Only the number is wanted: how many lines contain the word "Write"?

** Begin **

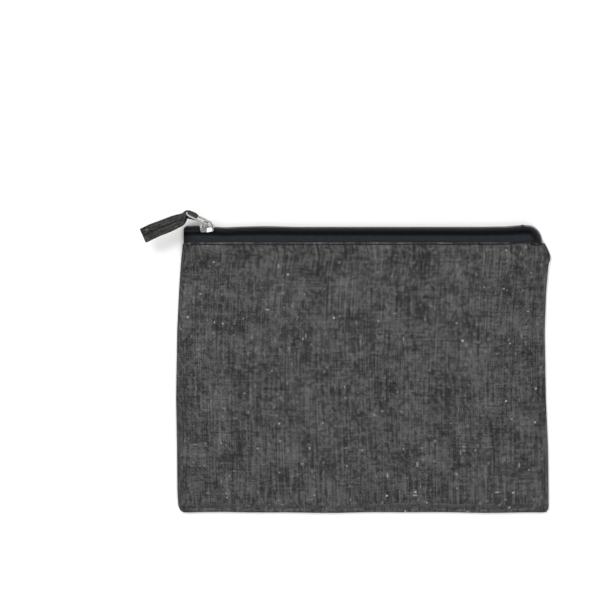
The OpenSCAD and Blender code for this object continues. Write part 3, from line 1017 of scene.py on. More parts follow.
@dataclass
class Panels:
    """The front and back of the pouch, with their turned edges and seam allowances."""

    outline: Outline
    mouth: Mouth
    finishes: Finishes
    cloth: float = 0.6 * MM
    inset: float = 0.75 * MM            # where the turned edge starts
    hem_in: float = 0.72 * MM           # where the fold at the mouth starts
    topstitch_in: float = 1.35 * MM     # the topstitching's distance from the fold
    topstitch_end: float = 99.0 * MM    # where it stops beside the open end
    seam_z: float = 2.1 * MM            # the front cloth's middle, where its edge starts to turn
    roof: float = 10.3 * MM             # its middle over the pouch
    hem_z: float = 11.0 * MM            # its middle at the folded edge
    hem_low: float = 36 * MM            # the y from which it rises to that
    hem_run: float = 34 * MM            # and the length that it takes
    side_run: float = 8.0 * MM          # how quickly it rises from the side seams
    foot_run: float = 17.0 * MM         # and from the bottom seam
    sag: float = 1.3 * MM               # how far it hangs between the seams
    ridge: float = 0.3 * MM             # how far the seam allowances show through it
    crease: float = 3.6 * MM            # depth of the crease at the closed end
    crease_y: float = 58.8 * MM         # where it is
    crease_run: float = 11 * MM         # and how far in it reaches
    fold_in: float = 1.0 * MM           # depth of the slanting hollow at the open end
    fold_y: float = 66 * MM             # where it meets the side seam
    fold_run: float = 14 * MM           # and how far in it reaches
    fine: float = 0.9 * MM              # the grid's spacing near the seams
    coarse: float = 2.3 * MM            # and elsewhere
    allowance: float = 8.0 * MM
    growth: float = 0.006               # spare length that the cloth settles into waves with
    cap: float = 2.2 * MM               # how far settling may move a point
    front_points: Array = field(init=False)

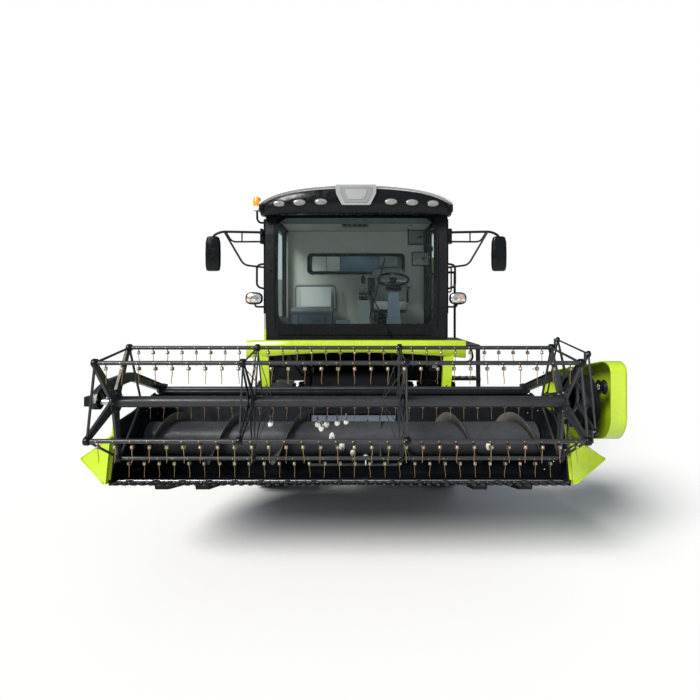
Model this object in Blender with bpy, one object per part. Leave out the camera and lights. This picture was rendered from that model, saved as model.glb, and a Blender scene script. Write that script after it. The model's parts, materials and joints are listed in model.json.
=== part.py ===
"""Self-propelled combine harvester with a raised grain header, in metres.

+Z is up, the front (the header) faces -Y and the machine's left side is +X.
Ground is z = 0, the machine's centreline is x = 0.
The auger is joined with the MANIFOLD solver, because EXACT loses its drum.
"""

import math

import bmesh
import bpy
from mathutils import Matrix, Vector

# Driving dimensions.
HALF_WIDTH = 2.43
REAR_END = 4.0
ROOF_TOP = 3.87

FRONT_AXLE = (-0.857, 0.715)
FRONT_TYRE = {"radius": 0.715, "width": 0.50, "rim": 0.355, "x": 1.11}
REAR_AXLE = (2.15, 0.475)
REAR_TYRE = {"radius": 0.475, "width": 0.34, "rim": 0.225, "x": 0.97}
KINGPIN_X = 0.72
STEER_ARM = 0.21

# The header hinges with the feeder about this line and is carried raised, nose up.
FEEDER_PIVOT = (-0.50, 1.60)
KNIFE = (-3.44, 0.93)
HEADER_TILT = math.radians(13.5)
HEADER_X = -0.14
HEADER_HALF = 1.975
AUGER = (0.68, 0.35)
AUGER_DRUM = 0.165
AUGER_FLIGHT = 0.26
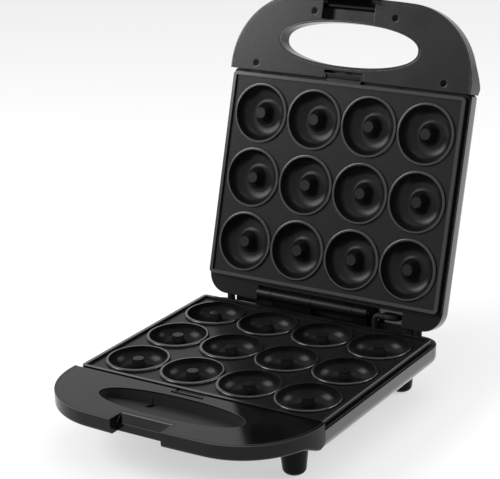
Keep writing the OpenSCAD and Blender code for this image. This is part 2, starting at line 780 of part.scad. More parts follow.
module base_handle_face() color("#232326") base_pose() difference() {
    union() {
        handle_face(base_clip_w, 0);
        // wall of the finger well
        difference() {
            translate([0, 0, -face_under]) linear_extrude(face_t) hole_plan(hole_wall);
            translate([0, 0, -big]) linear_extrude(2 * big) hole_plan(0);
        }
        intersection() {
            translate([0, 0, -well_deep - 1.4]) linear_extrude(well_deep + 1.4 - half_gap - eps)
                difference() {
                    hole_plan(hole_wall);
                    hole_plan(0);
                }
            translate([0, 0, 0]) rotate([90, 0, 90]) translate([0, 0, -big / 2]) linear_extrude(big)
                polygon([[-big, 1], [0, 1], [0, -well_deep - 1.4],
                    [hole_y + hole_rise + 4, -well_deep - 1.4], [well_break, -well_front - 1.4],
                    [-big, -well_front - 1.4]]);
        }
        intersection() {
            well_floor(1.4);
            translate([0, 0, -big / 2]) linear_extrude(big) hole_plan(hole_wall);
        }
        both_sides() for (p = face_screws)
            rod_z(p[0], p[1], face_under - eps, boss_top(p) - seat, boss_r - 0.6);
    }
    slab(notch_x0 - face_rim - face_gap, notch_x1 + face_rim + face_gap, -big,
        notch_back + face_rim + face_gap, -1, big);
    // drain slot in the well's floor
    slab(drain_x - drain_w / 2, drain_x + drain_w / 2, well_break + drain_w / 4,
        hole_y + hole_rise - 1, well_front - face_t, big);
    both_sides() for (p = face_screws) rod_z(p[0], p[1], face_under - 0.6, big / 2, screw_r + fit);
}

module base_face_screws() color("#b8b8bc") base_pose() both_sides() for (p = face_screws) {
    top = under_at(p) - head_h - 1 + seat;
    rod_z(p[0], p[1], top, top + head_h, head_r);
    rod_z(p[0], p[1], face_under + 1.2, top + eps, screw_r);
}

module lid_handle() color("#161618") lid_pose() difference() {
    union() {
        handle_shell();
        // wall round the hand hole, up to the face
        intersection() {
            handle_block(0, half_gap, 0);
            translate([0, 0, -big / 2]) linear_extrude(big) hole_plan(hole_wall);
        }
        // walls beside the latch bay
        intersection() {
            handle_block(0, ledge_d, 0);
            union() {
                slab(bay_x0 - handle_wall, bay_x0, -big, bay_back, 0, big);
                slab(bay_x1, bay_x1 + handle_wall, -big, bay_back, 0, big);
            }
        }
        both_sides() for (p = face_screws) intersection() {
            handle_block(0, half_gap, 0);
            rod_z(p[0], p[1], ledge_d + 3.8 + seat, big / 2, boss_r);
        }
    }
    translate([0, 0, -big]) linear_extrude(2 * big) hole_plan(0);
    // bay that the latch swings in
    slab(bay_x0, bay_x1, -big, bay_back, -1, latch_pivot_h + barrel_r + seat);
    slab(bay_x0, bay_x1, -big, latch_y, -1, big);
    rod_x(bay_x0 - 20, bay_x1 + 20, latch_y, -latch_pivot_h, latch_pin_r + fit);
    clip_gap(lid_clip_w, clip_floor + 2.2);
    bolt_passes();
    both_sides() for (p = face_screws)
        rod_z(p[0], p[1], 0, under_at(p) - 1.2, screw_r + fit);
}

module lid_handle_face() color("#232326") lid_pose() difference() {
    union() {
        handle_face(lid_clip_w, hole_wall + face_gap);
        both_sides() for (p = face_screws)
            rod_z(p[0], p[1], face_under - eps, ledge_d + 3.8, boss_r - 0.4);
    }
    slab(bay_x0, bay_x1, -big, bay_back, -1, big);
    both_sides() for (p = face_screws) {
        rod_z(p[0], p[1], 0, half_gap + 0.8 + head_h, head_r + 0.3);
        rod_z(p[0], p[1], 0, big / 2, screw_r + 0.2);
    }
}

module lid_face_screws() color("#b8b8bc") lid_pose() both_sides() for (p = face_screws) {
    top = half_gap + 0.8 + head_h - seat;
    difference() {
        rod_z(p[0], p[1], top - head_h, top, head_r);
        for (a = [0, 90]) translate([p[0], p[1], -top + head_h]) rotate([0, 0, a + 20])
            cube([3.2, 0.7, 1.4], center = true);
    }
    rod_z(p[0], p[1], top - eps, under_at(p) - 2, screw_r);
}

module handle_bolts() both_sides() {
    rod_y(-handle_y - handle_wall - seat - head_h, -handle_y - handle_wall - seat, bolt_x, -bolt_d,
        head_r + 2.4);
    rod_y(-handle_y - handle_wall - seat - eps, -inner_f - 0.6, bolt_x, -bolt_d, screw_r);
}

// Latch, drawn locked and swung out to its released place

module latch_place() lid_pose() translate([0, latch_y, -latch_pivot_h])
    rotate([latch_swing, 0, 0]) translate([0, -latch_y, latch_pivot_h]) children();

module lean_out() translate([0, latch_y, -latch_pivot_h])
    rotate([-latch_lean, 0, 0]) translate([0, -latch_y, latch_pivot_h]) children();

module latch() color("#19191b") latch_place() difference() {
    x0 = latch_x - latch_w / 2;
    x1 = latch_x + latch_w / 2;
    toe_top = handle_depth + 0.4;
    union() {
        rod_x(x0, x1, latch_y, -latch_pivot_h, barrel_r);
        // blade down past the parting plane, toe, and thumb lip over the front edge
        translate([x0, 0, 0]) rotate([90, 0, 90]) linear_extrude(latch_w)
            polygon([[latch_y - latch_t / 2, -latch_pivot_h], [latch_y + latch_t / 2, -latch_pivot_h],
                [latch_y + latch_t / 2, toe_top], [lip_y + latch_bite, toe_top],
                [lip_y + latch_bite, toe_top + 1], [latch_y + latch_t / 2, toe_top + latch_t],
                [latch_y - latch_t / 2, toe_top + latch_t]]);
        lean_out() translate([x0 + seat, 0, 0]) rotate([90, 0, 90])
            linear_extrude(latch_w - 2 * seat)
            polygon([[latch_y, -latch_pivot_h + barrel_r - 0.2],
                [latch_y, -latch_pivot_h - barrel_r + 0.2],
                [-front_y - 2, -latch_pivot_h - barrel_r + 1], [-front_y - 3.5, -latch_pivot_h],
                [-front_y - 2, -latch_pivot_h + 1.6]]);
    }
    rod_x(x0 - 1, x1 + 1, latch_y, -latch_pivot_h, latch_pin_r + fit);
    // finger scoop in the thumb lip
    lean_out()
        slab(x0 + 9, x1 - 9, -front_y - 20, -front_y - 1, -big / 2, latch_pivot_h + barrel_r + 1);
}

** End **

OUTPUT OF THE EXERCISE :: 2